I couldn’t travel, so I had to depend on somebody to go out and record vocals. So I’d send them this track which basically had a kick track and a couple of things I was about to change, and it was great getting their vocals back and having to work on it- it was muy artesenal [very handcrafted] you know, putting these tracks together, like the ones with Tego Calderon and Calle 13. These guys in the hop hip world they send vocals around left and right, and I wasn’t too hip on how it all worked. But I went for it.
The “Cruzando Puertas” piece with Feliciano is special because that was my first real composition. That’s the song, and it really is the song now. I look back at [my first solo album] “Frio “and what I was trying to do, and there was a song there, but it was a demo for this moment with José.
And it’s the same for a song as recent as “El Tiempo Va”. I mean I get this vocal back from Ruben [Blades], I was overwhelmed intimidated. I was like holy shit this vocal is amazing. It’s got this thing taking me right back to New York, to my dad playing dominoes and listening to salsa, and hearing Ruben through the door when I was a kid. To have this voice here on this Neve [console in my studio], it was my responsibility to make sense of this. It was part of the healing. Things were very cool.
Did the experience of being sick and coming out on the other side change your perspective on life?
It’s a lot easier to say sure, why not, right now. I mean I tell you everything looks different. The big change for me is that I’m like, sure let’s try, that sounds like fun. And at the same time behind closed doors I’m just focused on trying to do more what I like doing.
The business has changed so much, so I’m trying to find the semblance of freedom within the music business. It’s tricky sometimes unless you’re having hit songs and stuff like that. And sometimes that realm is not necessarily the very artistic one.
You’ve found your passion, and it’s one of chaos and distortion, of spontaneity, adventure, it’s about let’s go fuckin do it. Business isn’t like that. Its like stop, we’ve got to think now. We’ve got to exchange emails and we’re going to let this brew for a while.

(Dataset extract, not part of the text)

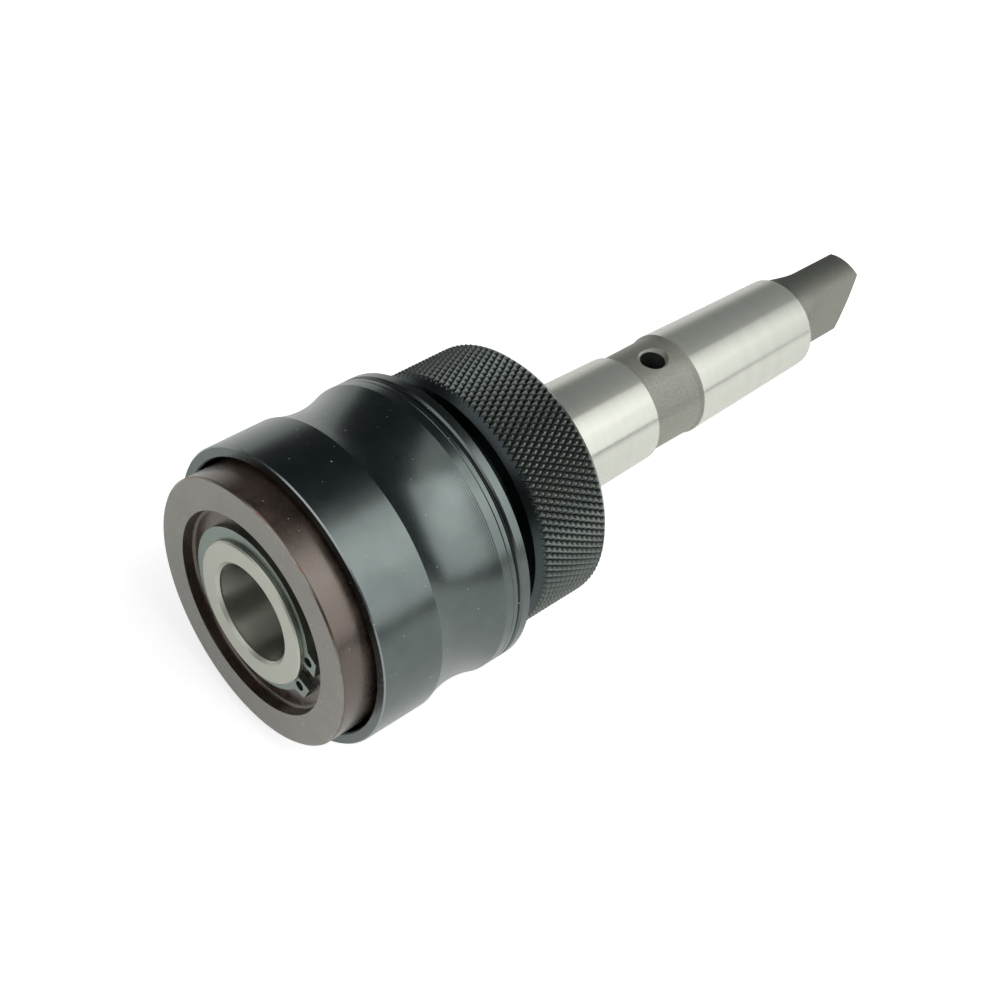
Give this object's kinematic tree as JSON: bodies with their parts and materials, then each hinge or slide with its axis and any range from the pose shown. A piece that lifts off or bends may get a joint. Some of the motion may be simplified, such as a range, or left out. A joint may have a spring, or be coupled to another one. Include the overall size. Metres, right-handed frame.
{
  "type": "quick-change cutter arbor",
  "caption": "Quick-change arbor for hole saws and annular cutters, with a sliding release sleeve, a knurled collar and a tanged taper shank.",
  "frame": {"origin": "centre of the socket's mouth on the nose face", "axes": "+X along the tool axis from the nose to the tang, +Z towards the coolant port, and the two flats of the tang face +Y and -Y"},
  "size_m": [0.1615, 0.0584, 0.0584],
  "materials": {
    "ground_steel": "ground alloy steel, satin",
    "brown_oxide": "browned turned steel",
    "black_oxide": "blackened turned steel",
    "spring_steel": "oiled spring steel",
    "hard_steel": "hardened ground steel",
    "bronze_bush": "sintered bronze",
    "seal_rubber": "nitrile rubber, matt"
  },
  "bodies": {
    "arbor": {"arbor_body": "ground_steel", "front_ring": "brown_oxide", "nose_circlip": "spring_steel", "front_wiper_ring": "seal_rubber", "socket_seal_ring": "seal_rubber", "spring_seat_washer": "spring_steel", "knurled_collar": "black_oxide", "collar_key": "hard_steel", "collar_circlip": "spring_steel", "plunger_bush": "bronze_bush", "bush_snap_ring": "spring_steel", "return_spring": "spring_steel", "ejector_spring": "spring_steel"},
    "sleeve": {"release_sleeve": "black_oxide", "sleeve_end_ring": "black_oxide", "cam_ring": "hard_steel", "cam_ring_snap_wire": "spring_steel", "wire_snap_ring": "spring_steel", "guide_pins": "hard_steel"},
    "key_1": {"lock_key_1": "hard_steel"},
    "key_2": {"lock_key_2": "hard_steel"},
    "plunger": {"ejector_plunger": "hard_steel", "plunger_seal_ring": "seal_rubber"}
  },
  "joints": [
    {"name": "sleeve_slide", "type": "slide", "parent": "arbor", "child": "sleeve", "axis": [1, 0, 0], "range_m": [0, 0.005], "stiffness_N_per_m": 3000, "springref_m": -0.006, "deforming": ["return_spring"]},
    {"name": "lock_key_1_slide", "type": "slide", "parent": "arbor", "child": "key_1", "axis": [0, 0, 1], "range_m": [0, 0.0013]},
    {"name": "lock_key_2_slide", "type": "slide", "parent": "arbor", "child": "key_2", "axis": [0, -1, 0], "range_m": [0, 0.0013]},
    {"name": "plunger_slide", "type": "slide", "parent": "arbor", "child": "plunger", "axis": [1, 0, 0], "range_m": [0, 0.008], "stiffness_N_per_m": 400, "springref_m": -0.004, "deforming": ["ejector_spring"]}
  ],
  "couplings": [
    {"joint": "lock_key_1_slide", "follows": "sleeve_slide", "ratio": 0.26},
    {"joint": "lock_key_2_slide", "follows": "sleeve_slide", "ratio": 0.26}
  ]
}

I understand, its ok, I get that.
So I’m at a crossroads. I come out of a hospital and I enter a deep depression for two weeks. After I had the news of being cancer free I was just depressed – super depressed. I was thinking now what do you do how are you supposed to live? Am I supposed to stay away from everything in the past? Is that part of my problem, the intensity? Marcel Proust does he matter now? He used to matter, does he matter today? Does Nietzche? Did they kill me? Did they send my cells into total chaos?
So now I find myself somewhat hovering in the void of what it is life after a stem cell transplant. Because you genuinely feel different. I notice things that I never noticed before. I find myself smiling. Sometimes I used to smile because something was funny or I remembered something funny, but now I don’t have to be thinking about anything and I have a smile, and I go what’s that all about?
In addition to recording the album, what other ways did music accompany you during your illness?
It can carry you. The piano was awesome – you hold and sustain a note – its like however many seconds that lasts you would embrace it. Because its all about being able to wake up in the morning. Because so many nights you feel so fucking ill. You don’t lose hope, but your faith rides beyond life itself At some point you accept you are a man of faith. You say if this is the end, so be it, but I’m with una sonrisa [a smile]. I’ve come this far, I got it.
When I was really ill and I was at City of Hope [cancer research hospital], I went to Pandora and I put on Christmas songs, because it was all I could handle. Sinatra, that’s what it was all about, the classics. It kept me positive.
Then I had to turn that off. I just started doing 3D puzzles, I couldn’t do music anymore. I had a piano there [at the hospital], I had a guitar, and at some point none of that mattered I couldn’t handle music after that. I figured, at least I’ve got this record.
But here we are, we have this album and I’m cancer free as of December 31.